**What the task requires**
Reproduce exactly the lines below from the one containing "return block" through the one containing "bpy.data.objects.remove(obj)", including both, and nothing else.
------------------------------------------------
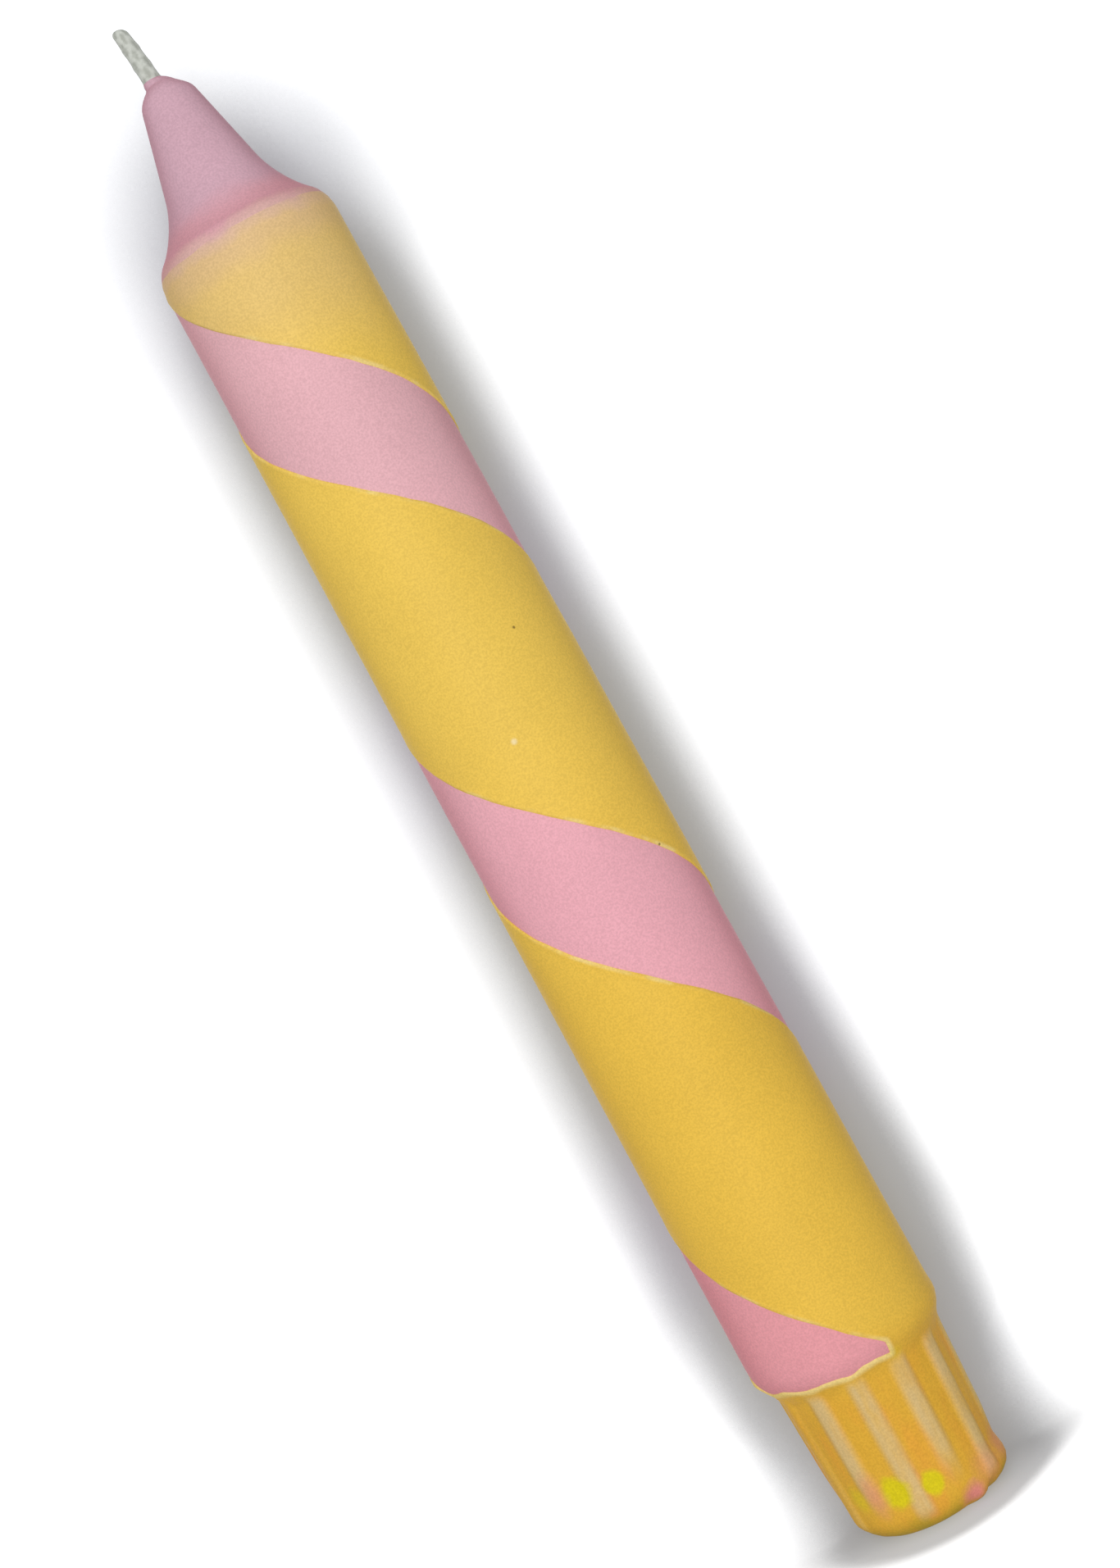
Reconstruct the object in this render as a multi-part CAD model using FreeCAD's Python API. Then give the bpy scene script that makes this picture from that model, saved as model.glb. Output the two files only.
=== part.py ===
import FreeCAD, Part

import math
import os

# Taper candle. Pink wax core with a ribbed fitting foot, a thin yellow dipped coat that leaves one
# helical band of the core bare, and a cotton wick.
# Units are millimetres. The candle stands on its foot: +Z is up and the origin is the centre of the base.
# Angles are seen from above, counted from the front (-Y) towards the right (+X).

# Wax core
wax_height = 180.0              # base of the coat to the top of the nose
body_bottom_diameter = 22.2     # core, just above the foot
body_top_diameter = 20.8        # core, at the shoulder

# Nose and cone
cone_length = 19.3              # shoulder corner to the top of the nose
neck_length = 15.4              # flare corner to the top of the nose
neck_diameter = 13.0            # at the flare corner
nose_diameter = 5.8             # where the cone would meet the top of the nose
neck_rounding = 11.0
shoulder_rounding = 2.4

# Fitting foot
foot_length = 18.2              # base to the inner corner of the step
foot_step_length = 2.8          # height of the sloping step up to the body
foot_top_diameter = 18.8        # bottom of the grooves, under the step
foot_bottom_diameter = 17.0     # bottom of the grooves, at the base
foot_rim_chamfer = 0.8
rib_count = 12
rib_width = 2.1                 # where its flanks leave the groove
rib_crest_width = 1.0
rib_height = 0.45
rib_end_height = 2.2            # base to the lower end of the ribs
first_rib_angle = 20.7

# Dipped coat and its bare band
coat_thickness = 0.35
coat_shoulder_rounding = 4.7    # the coat thins out over the shoulder
coat_rim_chamfer = 1.3          # it softens the foot's rim
dip_line_distance = 20.2        # top of the nose to the dip line, on the axis
dip_line_tilt = 2.7             # degrees, higher on the right
band_angle = 113.0              # width of the wound tape, round the candle
band_end_height = 20.3          # where the tape stopped, above the base
band_bottom_pitch = 65.5        # rise of one turn there
band_top_pitch = 53.5           # rise of one turn at the dip line
band_pass_height = 144.4        # the band's leading edge passes the front here
band_section_turn = 45.0        # degrees between two sections of the band, at most
band_turn_steps = 60            # small rises that the band's turn is added up in
cutter_margin = 2.0             # how far a cutting shape reaches past what it cuts

# Drawing
long_edge = 50.0                # what counts as a long edge of a light outline
shortest_edge = 0.000001        # a line shorter than this is left out

# Wick
wick_diameter = 2.25
wick_tip_diameter = 1.85
wick_stub_length = 7.1          # above the nose
wick_bend_depth = 12.0          # below the nose, where it starts to lean
wick_bend_radius = 140.0
wick_tip_chamfer = 0.45
collar_rise = 0.45              # wax drawn up round the wick, above the nose
collar_depth = 0.75             # and down to where the collar meets the nose
collar_width = 0.7

# Sizes that follow from the others
body_bottom_radius = body_bottom_diameter / 2
body_top_radius = body_top_diameter / 2
neck_radius = neck_diameter / 2
nose_radius = nose_diameter / 2
foot_top_radius = foot_top_diameter / 2
foot_bottom_radius = foot_bottom_diameter / 2
shoulder_height = wax_height - cone_length
neck_height = wax_height - neck_length
dip_line_height = wax_height - dip_line_distance
step_height = foot_length + foot_step_length
core_base_height = coat_thickness
widest_radius = body_bottom_radius + coat_thickness
cone_slope = math.atan((neck_radius - nose_radius) / neck_length)
nose_rounding = nose_radius * math.tan((math.pi / 2 + cone_slope) / 2)


def corner_vectors(points, index):
    """Unit vectors from a corner to the corners before and after it."""
    back = points[index - 1] - points[index]
    ahead = points[index + 1] - points[index]
    back.normalize()
    ahead.normalize()
    return back, ahead


def tangent_lengths(points, roundings):
    """How far each rounding reaches along its two lines, kept within the lines it shares."""
    reach = [0.0] * len(points)
    for index in range(1, len(points) - 1):
        back, ahead = corner_vectors(points, index)
        half_angle = back.getAngle(ahead) / 2
        reach[index] = roundings[index] / math.tan(half_angle)
    share = [1.0] * len(points)
    for index in range(len(points) - 1):
        wanted = reach[index] + reach[index + 1]
        length = (points[index + 1] - points[index]).Length
        if wanted > length:
            share[index] = min(share[index], length / wanted)
            share[index + 1] = min(share[index + 1], length / wanted)
    return [one * part for one, part in zip(reach, share)]


def straight(start, end, light):
    """Straight edge, if it has a length. A long one in a light outline is a curve with two poles,
    because a long cone that nothing cuts meshes with far fewer triangles that way."""
    length = (end - start).Length
    if length < shortest_edge:
        return []
    if light and length > long_edge:
        line = Part.BezierCurve()
        line.setPoles([start, end])
        return [line.toShape()]
    return [Part.makeLine(start, end)]


def rounded_outline(corners, light):
    """Lines and tangent arcs through (radius, height, rounding) corners, in the XZ plane."""
    points = [FreeCAD.Vector(radius, 0, height) for radius, height, _ in corners]
    reach = tangent_lengths(points, [rounding for _, _, rounding in corners])
    edges = []
    start = points[0]
    for index in range(1, len(points) - 1):
        if reach[index] == 0:
            edges += straight(start, points[index], light)
            start = points[index]
            continue
        back, ahead = corner_vectors(points, index)
        arc_start = points[index] + back * reach[index]
        arc_end = points[index] + ahead * reach[index]
        half_angle = back.getAngle(ahead) / 2
        bisector = back + ahead
        bisector.normalize()
        to_centre = reach[index] / math.cos(half_angle)
        radius = reach[index] * math.tan(half_angle)
        arc_middle = points[index] + bisector * (to_centre - radius)
        edges += straight(start, arc_start, light)
        edges.append(Part.Arc(arc_start, arc_middle, arc_end).toShape())
        start = arc_end
    return edges + straight(start, points[-1], light)


def turned(corners, light=False):
    """Solid turned about the candle's axis from an outline that starts and ends on the axis."""
    edges = rounded_outline(corners, light)
    bottom = FreeCAD.Vector(0, 0, corners[0][1])
    top = FreeCAD.Vector(0, 0, corners[-1][1])
    edges.append(Part.makeLine(top, bottom))
    face = Part.Face(Part.Wire(edges))
    return face.revolve(FreeCAD.Vector(0, 0, 0), FreeCAD.Vector(0, 0, 1), 360)


def core_foot_corners():
    """Outline of the pressed foot and its step, from the base up to the body."""
    return [
        (0, core_base_height, 0),
        (foot_bottom_radius - foot_rim_chamfer, core_base_height, 0),
        (foot_bottom_radius, core_base_height + foot_rim_chamfer, 0),
        (foot_top_radius, foot_length, 0),
        (body_bottom_radius, step_height, 0),
    ]


def coat_foot_corners():
    """Outline of the coat over the foot, from the base up to the body."""
    rim_radius = foot_bottom_radius + coat_thickness
    return [
        (0, 0, 0),
        (rim_radius - coat_rim_chamfer, 0, 0),
        (rim_radius, coat_rim_chamfer, 0),
        (foot_top_radius + coat_thickness, foot_length, 0),
        (body_bottom_radius + coat_thickness, step_height, 0),
    ]


def rib_section(height, groove_radius, skin):
    """Trapezoid across a rib, from inside the foot to the crest."""
    root = groove_radius - rib_height
    crest = groove_radius + skin + rib_height
    narrowing = (rib_width - rib_crest_width) / 2 / rib_height
    half_crest = rib_crest_width / 2 + skin
    half_root = half_crest + narrowing * (crest - root)
    return Part.makePolygon([
        FreeCAD.Vector(root, -half_root, height),
        FreeCAD.Vector(crest, -half_crest, height),
        FreeCAD.Vector(crest, half_crest, height),
        FreeCAD.Vector(root, half_root, height),
        FreeCAD.Vector(root, -half_root, height),
    ])


def foot_ribs(skin):
    """Ridges down the foot, which run into the step at their tops."""
    slope = (foot_top_radius - foot_bottom_radius) / foot_length
    top_height = foot_length + foot_step_length / 2
    rib = Part.makeLoft([
        rib_section(rib_end_height, foot_bottom_radius + slope * rib_end_height, skin),
        rib_section(top_height, foot_bottom_radius + slope * top_height, skin),
    ], True, True)
    ribs = []
    for index in range(rib_count):
        copy = rib.copy()
        angle = first_rib_angle - 90 + index * 360 / rib_count
        copy.rotate(FreeCAD.Vector(0, 0, 0), FreeCAD.Vector(0, 0, 1), angle)
        ribs.append(copy)
    return ribs


def wick_axis_point(height):
    """Point of the wick's middle line and its direction, at a length above the bend's start."""
    angle = max(0.0, height) / wick_bend_radius
    start = wax_height - wick_bend_depth
    lean = wick_bend_radius * (1 - math.cos(angle))
    rise = wick_bend_radius * math.sin(angle) + min(0.0, height)
    point = FreeCAD.Vector(-lean, 0, start + rise)
    direction = FreeCAD.Vector(-math.sin(angle), 0, math.cos(angle))
    return point, direction


def wick_ring(length, radius):
    """Round section across the wick's middle line."""
    point, direction = wick_axis_point(length)
    return Part.Wire(Part.makeCircle(radius, point, direction))


def make_buried_wick():
    """The wick inside the wax: straight, then leaning along an arc up to the nose."""
    radius = wick_diameter / 2
    start = wax_height - wick_bend_depth
    bottom = FreeCAD.Vector(0, 0, core_base_height)
    lower = Part.makeCylinder(radius, start - core_base_height, bottom)
    bend_end, _ = wick_axis_point(wick_bend_depth)
    bend_middle, _ = wick_axis_point(wick_bend_depth / 2)
    path = Part.Wire(Part.Arc(FreeCAD.Vector(0, 0, start), bend_middle, bend_end).toShape())
    bend = path.makePipeShell([wick_ring(0, radius)], True, False)
    return lower.fuse(bend)


def make_wick():
    """Buried wick and the tapering stub above the nose, with a worn cut end."""
    stub_end = wick_bend_depth + wick_stub_length
    rings = [
        wick_ring(wick_bend_depth, wick_diameter / 2),
        wick_ring((wick_bend_depth + stub_end) / 2, (wick_diameter + wick_tip_diameter) / 4),
        wick_ring(stub_end, wick_tip_diameter / 2),
    ]
    stub = Part.makeLoft(rings, True)
    tip, _ = wick_axis_point(stub_end)
    tip_edges = [edge for edge in stub.Edges if edge.BoundBox.ZMin > tip.z - wick_tip_diameter / 2]
    stub = stub.makeChamfer(wick_tip_chamfer, tip_edges)
    return make_buried_wick().fuse(stub).removeSplitter()


def make_collar():
    """Wax drawn up round the wick: a steep cone from the nose to the wick's side."""
    exit_point, direction = wick_axis_point(wick_bend_depth)
    bottom = exit_point - direction * collar_depth
    radius = wick_diameter / 2
    return Part.makeCone(radius + collar_width, radius, collar_rise + collar_depth, bottom, direction)


def make_wax(light):
    """Solid pink candle before its wick: foot with ribs, body, shoulder, cone and nose."""
    corners = core_foot_corners() + [
        (body_top_radius, shoulder_height, shoulder_rounding),
        (neck_radius, neck_height, neck_rounding),
        (nose_radius, wax_height, nose_rounding),
        (0, wax_height, 0),
    ]
    return turned(corners, light).fuse(foot_ribs(0.0))


def make_core(wick):
    """Pink candle with its collar, cast round the wick, which leaves its own bore."""
    return make_wax(light=True).fuse(make_collar()).cut(wick).removeSplitter()


def make_dipped_outside():
    """Everything inside the coat's outer surface, up to the slope above the shoulder."""
    shoulder_slope = (neck_height - shoulder_height) / (body_top_radius - neck_radius)
    corners = coat_foot_corners() + [
        (body_top_radius + coat_thickness, shoulder_height - coat_thickness * shoulder_slope,
         coat_shoulder_rounding),
        (neck_radius, neck_height, 0),
        (0, neck_height, 0),
    ]
    return turned(corners).fuse(foot_ribs(coat_thickness))


def band_pitch(height):
    """Rise of one turn of the band at a height: the tape was wound tighter towards the top."""
    span = dip_line_height - band_end_height
    share = (height - band_end_height) / span
    return band_bottom_pitch + (band_top_pitch - band_bottom_pitch) * share


def band_turn(height):
    """Angle of the band's leading edge at a height, added up in small rises."""
    rise = (height - band_pass_height) / band_turn_steps
    turn = 0.0
    for index in range(band_turn_steps):
        turn -= 360 * rise / band_pitch(band_pass_height + (index + 0.5) * rise)
    return turn


def band_section(height, inner, outer):
    """Slice of the wound tape at a height: a sector behind its leading edge."""
    last = math.radians(band_turn(height) - 90)
    first = last - math.radians(band_angle)
    middle = (first + last) / 2

    def spot(radius, angle):
        return FreeCAD.Vector(radius * math.cos(angle), radius * math.sin(angle), height)

    edges = [
        Part.Arc(spot(outer, first), spot(outer, middle), spot(outer, last)).toShape(),
        Part.makeLine(spot(outer, last), spot(inner, last)),
        Part.Arc(spot(inner, last), spot(inner, middle), spot(inner, first)).toShape(),
        Part.makeLine(spot(inner, first), spot(outer, first)),
    ]
    return Part.Wire(edges)


def make_band():
    """The wound tape as a thick helical strip that leaves the core bare."""
    inner = body_top_radius - cutter_margin
    outer = widest_radius + cutter_margin
    low = band_end_height
    high = dip_line_height + cutter_margin
    turn = abs(band_turn(low) - band_turn(high))
    count = math.ceil(turn / band_section_turn)
    heights = [low + (high - low) * index / count for index in range(count + 1)]
    return Part.makeLoft([band_section(height, inner, outer) for height in heights], True)


def make_dip_limit():
    """Block above the tilted dip line, where the candle was held clear of the yellow wax."""
    side = 2 * (widest_radius + cutter_margin)
    block = Part.makeBox(side, side, side, FreeCAD.Vector(-side / 2, -side / 2, 0))
    block.rotate(FreeCAD.Vector(0, 0, 0), FreeCAD.Vector(0, 1, 0), -dip_line_tilt)
    block.translate(FreeCAD.Vector(0, 0, dip_line_height))
    return block


def make_coat():
    """Yellow coat over foot and body, without the taped band and the nose."""
    coat = make_dipped_outside().cut(make_wax(light=False))
    return coat.cut(make_dip_limit()).cut(make_band())


def build():
    os.makedirs("parts", exist_ok=True)
    wick = make_wick()
    nodes = {
        "wax_core": make_core(wick),
        "overdip": make_coat(),
        "wick": wick,
    }
    for name, shape in nodes.items():
        print(name, shape.ShapeType, "solids", len(shape.Solids), "faces", len(shape.Faces),
              "volume", round(shape.Volume, 2), "valid", shape.isValid())
        shape.exportStep("parts/" + name + ".step")


build()
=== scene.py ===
import math

import bmesh
import bpy
from mathutils import Matrix, Vector, noise


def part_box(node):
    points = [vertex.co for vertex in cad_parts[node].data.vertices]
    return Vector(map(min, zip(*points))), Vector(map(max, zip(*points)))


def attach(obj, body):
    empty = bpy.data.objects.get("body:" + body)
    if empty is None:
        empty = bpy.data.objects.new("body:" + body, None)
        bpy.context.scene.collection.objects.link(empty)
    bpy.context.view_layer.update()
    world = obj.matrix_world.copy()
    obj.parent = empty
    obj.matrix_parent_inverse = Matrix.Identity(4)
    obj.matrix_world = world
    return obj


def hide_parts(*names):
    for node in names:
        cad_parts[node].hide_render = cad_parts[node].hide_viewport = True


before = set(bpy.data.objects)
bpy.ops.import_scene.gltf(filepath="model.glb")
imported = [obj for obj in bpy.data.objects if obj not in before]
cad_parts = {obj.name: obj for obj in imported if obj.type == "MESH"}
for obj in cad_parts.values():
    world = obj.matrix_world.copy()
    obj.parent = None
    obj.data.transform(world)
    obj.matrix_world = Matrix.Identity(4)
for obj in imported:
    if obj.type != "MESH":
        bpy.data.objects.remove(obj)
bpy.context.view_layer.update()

bl_info = {
    "name": "Dipped Taper Candle",
    "version": (1, 0, 0),
    "blender": (4, 5, 0),
    "location": "View3D > Sidebar > Candle",
    "description": "Makes a pink taper candle with a dipped yellow coat, a bare helical band and a wick",
    "category": "Object",
}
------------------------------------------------
**Result of the task**
    return block


def make_coat():
    """Yellow coat over foot and body, without the taped band and the nose."""
    coat = make_dipped_outside().cut(make_wax(light=False))
    return coat.cut(make_dip_limit()).cut(make_band())


def build():
    os.makedirs("parts", exist_ok=True)
    wick = make_wick()
    nodes = {
        "wax_core": make_core(wick),
        "overdip": make_coat(),
        "wick": wick,
    }
    for name, shape in nodes.items():
        print(name, shape.ShapeType, "solids", len(shape.Solids), "faces", len(shape.Faces),
              "volume", round(shape.Volume, 2), "valid", shape.isValid())
        shape.exportStep("parts/" + name + ".step")


build()
=== scene.py ===
import math

import bmesh
import bpy
from mathutils import Matrix, Vector, noise


def part_box(node):
    points = [vertex.co for vertex in cad_parts[node].data.vertices]
    return Vector(map(min, zip(*points))), Vector(map(max, zip(*points)))


def attach(obj, body):
    empty = bpy.data.objects.get("body:" + body)
    if empty is None:
        empty = bpy.data.objects.new("body:" + body, None)
        bpy.context.scene.collection.objects.link(empty)
    bpy.context.view_layer.update()
    world = obj.matrix_world.copy()
    obj.parent = empty
    obj.matrix_parent_inverse = Matrix.Identity(4)
    obj.matrix_world = world
    return obj


def hide_parts(*names):
    for node in names:
        cad_parts[node].hide_render = cad_parts[node].hide_viewport = True


before = set(bpy.data.objects)
bpy.ops.import_scene.gltf(filepath="model.glb")
imported = [obj for obj in bpy.data.objects if obj not in before]
cad_parts = {obj.name: obj for obj in imported if obj.type == "MESH"}
for obj in cad_parts.values():
    world = obj.matrix_world.copy()
    obj.parent = None
    obj.data.transform(world)
    obj.matrix_world = Matrix.Identity(4)
for obj in imported:
    if obj.type != "MESH":
        bpy.data.objects.remove(obj)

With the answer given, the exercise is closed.